§ **WRITTEN TASK**
Look below for the line containing "into the tank."; from there through the line containing "obj.parent = None", both lines included, please set down each line exactly and nothing else.
===== RECORDED DATA =====
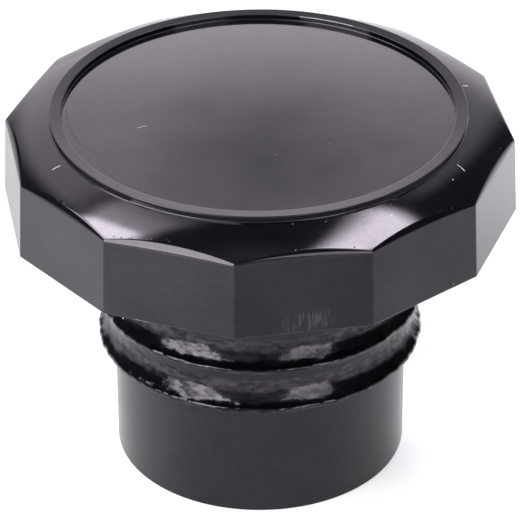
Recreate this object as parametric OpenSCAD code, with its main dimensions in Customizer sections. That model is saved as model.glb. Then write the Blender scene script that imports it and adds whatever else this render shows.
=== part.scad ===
// Push-in fuel cap for a moped tank: one hollow moulding in black plastic.
// A twelve-sided grip head stands over a plug with two flared sealing lips.
// Millimetres. The origin is the centre of the plug's open end and +Z is the
// axis of the plug, so the cap stands upright on the rim of its plug.

/* [Plug] */
// Outside diameter of the barrel, below the sealing lips
barrel_d = 27.6; // [25:0.2:29]
// Outside diameter of the plug between and above the sealing lips
root_d = 28; // [26:0.2:29]
// Wall of the barrel
plug_wall = 2.2; // [1.2:0.1:3.5]
// Length of the plug from its open end to the lower edge of the head
plug_len = 26.2; // [22:0.2:40]
// Radius on the outer edge of the open end
rim_round = 0.4; // [0.1:0.1:1]
// Radius in the corner at the closed end of the bore
bore_round = 1.5; // [0.5:0.1:2]

/* [Sealing lips] */
// Bore of the tank's filler tube, which the lips seal in
tube_bore = 30; // [29.6:0.1:32]
// Amount by which each lip is larger than the tube, on the radius
lip_squeeze = 0.35; // [0.1:0.05:0.6]
// Number of lips
lip_count = 2; // [1:1:3]
// Height of the lowest lip above the open end
lip_height = 12.2; // [8:0.2:14]
// Spacing of the lips
lip_pitch = 4.3; // [3.8:0.1:5]
// Radius of the hollow above each lip
lip_cove = 2.8; // [1.8:0.1:3.2]
// Height of the flat edge of each lip
lip_edge = 0.3; // [0.2:0.05:0.6]
// Slope of the underside of each lip, in degrees
lip_back = 26; // [15:1:30]

/* [Head] */
// Number of flats round the head
facet_count = 12; // [8:1:16]
// Width across the flats at the lower edge of the head
head_flats = 46.4; // [44:0.2:56]
// Angle by which the flats lean in towards the top, in degrees
facet_draft = 2.5; // [0:0.5:4]
// Height of the head from its lower edge to the top of the ring
head_h = 9.55; // [8:0.05:14]
// Fall of the crown from the foot of the ring to the corners of the flats
crown_fall = 1.5; // [0.8:0.1:3]
// Height by which the crown bulges above a straight cone
crown_bulge = 0.1; // [0.05:0.05:0.3]

/* [Raised ring] */
// Outside diameter of the ring on top of the head
ring_d = 38.6; // [34:0.2:40]
// Width of the ring
ring_w = 1.1; // [0.8:0.1:2]
// Height of the ring above the crown
ring_h = 0.6; // [0.3:0.05:1.2]
// Depth of the round panel inside the ring
panel_depth = 0.55; // [0.3:0.05:1]
// Radius on the edges of the ring and at its feet
ring_round = 0.15; // [0.05:0.05:0.25]

/* [Shell of the head] */
// Thickness of the top
top_wall = 2.4; // [1.8:0.1:3.5]
// Thickness of the skirt at the middle of a flat, at its lower edge
skirt_wall = 2.4; // [1.6:0.1:3.5]
// Radius in the corners under the head
shell_round = 1.5; // [0.5:0.1:2]

/* [Vent] */
// Diameter of the vent hole in the plug, hidden under the head
vent_d = 1.2; // [0.8:0.1:2]
// Distance from the underside of the top to the centre of the vent hole
vent_drop = 3.2; // [3:0.1:4]

/* [Hidden] */
$fn = 96;
cap_colour = [0.05, 0.05, 0.055];
over = 1;

total_h = plug_len + head_h;
barrel_r = barrel_d / 2;
root_r = root_d / 2;
bore_r = barrel_r - plug_wall;

// The hollow above a lip is an arc that starts upright on the plug.
lip_r = tube_bore / 2 + lip_squeeze;
cove_end = asin(1 - (lip_r - root_r) / lip_cove);
cove_h = lip_cove * cos(cove_end);

ring_r = ring_d / 2;
foot_r = ring_r + ring_round;
panel_r = ring_r - ring_w;
foot_z = total_h - ring_h;
panel_z = total_h - panel_depth;
ceiling_z = foot_z - top_wall;

half_angle = 180 / facet_count;
flat_r = head_flats / 2;
outer_r = flat_r / cos(half_angle) + over;
skirt_r = flat_r - skirt_wall;
corner_z = foot_z - crown_fall;
corner_r = (flat_r - (corner_z - plug_len) * tan(facet_draft)) / cos(half_angle);

// The crown is an arc from the foot of the ring to the corners of the flats.
crown_chord = norm([corner_r - foot_r, crown_fall]);
crown_lean = atan(crown_fall / (corner_r - foot_r));
crown_r = (pow(crown_chord / 2, 2) + pow(crown_bulge, 2)) / (2 * crown_bulge);
crown_mid = [(foot_r + corner_r) / 2, (foot_z + corner_z) / 2];
crown_centre = crown_mid - (crown_r - crown_bulge) * [sin(crown_lean), cos(crown_lean)];

// Half section of the corner that a fillet fills, on the side that x and z point to.
module fillet_section(x, z, r) {
    difference() {
        translate([min(0, x * r), min(0, z * r)]) square(r);
        translate([x * r, z * r]) circle(r = r);
    }
}

// Half section of a hollow that is open below and rounded in its upper corners.
module hollow_section(inner, outer, low, high, r) {
    translate([inner, low]) square([outer - inner, high - r - low]);
    translate([inner + r, low]) square([outer - inner - 2 * r, high - low]);
    for (x = [inner + r, outer - r]) translate([x, high - r]) circle(r = r);
}

// Half section of one lip: a hollow above, a narrow flat edge, a sloped underside.
module lip_section() {
    reach = lip_r - root_r;
    top = lip_edge + cove_h;
    difference() {
        polygon([
            [root_r - over, -(reach + over) * tan(lip_back)],
            [lip_r, 0],
            [lip_r, lip_edge],
            [root_r, top],
            [root_r - over, top],
        ]);
        translate([root_r + lip_cove, top]) circle(r = lip_cove);
    }
}

module plug_section() {
    translate([0, rim_round]) square([barrel_r, lip_height - rim_round]);
    square([barrel_r - rim_round, lip_height]);
    translate([barrel_r - rim_round, rim_round]) circle(r = rim_round);
    translate([0, lip_height]) square([root_r, foot_z - lip_height]);
    for (i = [0 : lip_count - 1])
        translate([0, lip_height + i * lip_pitch]) lip_section();
}

// Half section of the head's outside, before its flats are cut.
module head_section() {
    translate([0, plug_len]) square([outer_r, corner_z - over - plug_len]);
    translate([0, plug_len]) square([foot_r, foot_z - plug_len]);
    intersection() {
        translate(crown_centre) circle(r = crown_r);
        translate([0, corner_z - 2 * over]) square([outer_r, crown_fall + 2 * over]);
    }
}

module ring_section() {
    low = min(foot_z, panel_z) - over;
    translate([panel_r + ring_round, low])
        square([ring_w - 2 * ring_round, total_h - low]);
    translate([panel_r, low]) square([ring_w, total_h - ring_round - low]);
    for (x = [panel_r + ring_round, ring_r - ring_round])
        translate([x, total_h - ring_round]) circle(r = ring_round);
    translate([ring_r, foot_z]) fillet_section(1, 1, ring_round);
    translate([panel_r, panel_z]) fillet_section(-1, 1, ring_round);
    translate([0, low]) square([panel_r, panel_z - low]);
}

module turned_shell() {
    rotate_extrude() difference() {
        union() {
            plug_section();
            head_section();
            ring_section();
        }
        intersection() {
            hollow_section(-bore_r, bore_r, -over, ceiling_z, bore_round);
            translate([0, -over]) square([bore_r, total_h]);
        }
        difference() {
            hollow_section(root_r, skirt_r, plug_len - over, ceiling_z, shell_round);
            square([root_r + over, plug_len]);
        }
    }
}

// The space outside one flat, which leans in towards the top.
module flat_cutter() {
    translate([flat_r, 0, plug_len]) rotate([0, -facet_draft, 0])
        translate([0, -head_flats, -over]) cube([head_flats, 2 * head_flats, total_h]);
}

// The hole through the plug's wall, at the back, that lets air into the tank.
module vent_hole() {
    translate([0, bore_r - over, ceiling_z - vent_drop]) rotate([-90, 0, 0])
        cylinder(d = vent_d, h = root_r - bore_r + 2 * over);
}

module fuel_cap() {
    color(cap_colour) difference() {
        turned_shell();
        for (i = [0 : facet_count - 1])
            rotate([0, 0, (i + 0.5) * 2 * half_angle]) flat_cutter();
        vent_hole();
    }
}

fuel_cap();
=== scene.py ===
"""The looks of a push-in fuel cap for a moped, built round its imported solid.

The cap is one moulding in black plastic: a twelve-sided grip head with a domed crown, a raised ring and a
round top panel, over a hollow plug with two flared sealing lips. One half section is drawn point by point
and spun, the head's columns are drawn onto its flats, and the lips and coves get the uneven surface of soft
plastic that was pulled off its mould. Sizes are in millimetres until the finished mesh is scaled to metres.
"""

import logging
import math
from collections.abc import Iterable, Iterator
from dataclasses import dataclass, field
from enum import Enum, IntEnum

import bmesh
import bpy
from mathutils import Matrix, Vector, noise


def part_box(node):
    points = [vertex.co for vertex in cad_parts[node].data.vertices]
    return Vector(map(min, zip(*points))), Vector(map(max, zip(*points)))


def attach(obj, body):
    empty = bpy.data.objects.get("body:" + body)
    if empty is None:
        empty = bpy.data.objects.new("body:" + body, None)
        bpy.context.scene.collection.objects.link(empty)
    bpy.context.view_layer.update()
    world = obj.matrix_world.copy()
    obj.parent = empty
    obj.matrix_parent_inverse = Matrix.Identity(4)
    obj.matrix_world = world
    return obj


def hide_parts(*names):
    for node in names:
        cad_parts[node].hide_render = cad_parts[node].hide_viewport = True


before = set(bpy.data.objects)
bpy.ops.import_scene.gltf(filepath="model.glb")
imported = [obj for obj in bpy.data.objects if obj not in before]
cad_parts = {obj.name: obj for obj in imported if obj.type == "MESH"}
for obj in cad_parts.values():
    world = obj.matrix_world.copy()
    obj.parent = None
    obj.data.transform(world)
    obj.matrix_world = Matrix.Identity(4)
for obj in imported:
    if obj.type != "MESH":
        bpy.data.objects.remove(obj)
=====
§ **ANSWER TO THIS EXERCISE**
// The hole through the plug's wall, at the back, that lets air into the tank.
module vent_hole() {
    translate([0, bore_r - over, ceiling_z - vent_drop]) rotate([-90, 0, 0])
        cylinder(d = vent_d, h = root_r - bore_r + 2 * over);
}

module fuel_cap() {
    color(cap_colour) difference() {
        turned_shell();
        for (i = [0 : facet_count - 1])
            rotate([0, 0, (i + 0.5) * 2 * half_angle]) flat_cutter();
        vent_hole();
    }
}

fuel_cap();
=== scene.py ===
"""The looks of a push-in fuel cap for a moped, built round its imported solid.

The cap is one moulding in black plastic: a twelve-sided grip head with a domed crown, a raised ring and a
round top panel, over a hollow plug with two flared sealing lips. One half section is drawn point by point
and spun, the head's columns are drawn onto its flats, and the lips and coves get the uneven surface of soft
plastic that was pulled off its mould. Sizes are in millimetres until the finished mesh is scaled to metres.
"""

import logging
import math
from collections.abc import Iterable, Iterator
from dataclasses import dataclass, field
from enum import Enum, IntEnum

import bmesh
import bpy
from mathutils import Matrix, Vector, noise


def part_box(node):
    points = [vertex.co for vertex in cad_parts[node].data.vertices]
    return Vector(map(min, zip(*points))), Vector(map(max, zip(*points)))


def attach(obj, body):
    empty = bpy.data.objects.get("body:" + body)
    if empty is None:
        empty = bpy.data.objects.new("body:" + body, None)
        bpy.context.scene.collection.objects.link(empty)
    bpy.context.view_layer.update()
    world = obj.matrix_world.copy()
    obj.parent = empty
    obj.matrix_parent_inverse = Matrix.Identity(4)
    obj.matrix_world = world
    return obj


def hide_parts(*names):
    for node in names:
        cad_parts[node].hide_render = cad_parts[node].hide_viewport = True


before = set(bpy.data.objects)
bpy.ops.import_scene.gltf(filepath="model.glb")
imported = [obj for obj in bpy.data.objects if obj not in before]
cad_parts = {obj.name: obj for obj in imported if obj.type == "MESH"}
for obj in cad_parts.values():
    world = obj.matrix_world.copy()
    obj.parent = None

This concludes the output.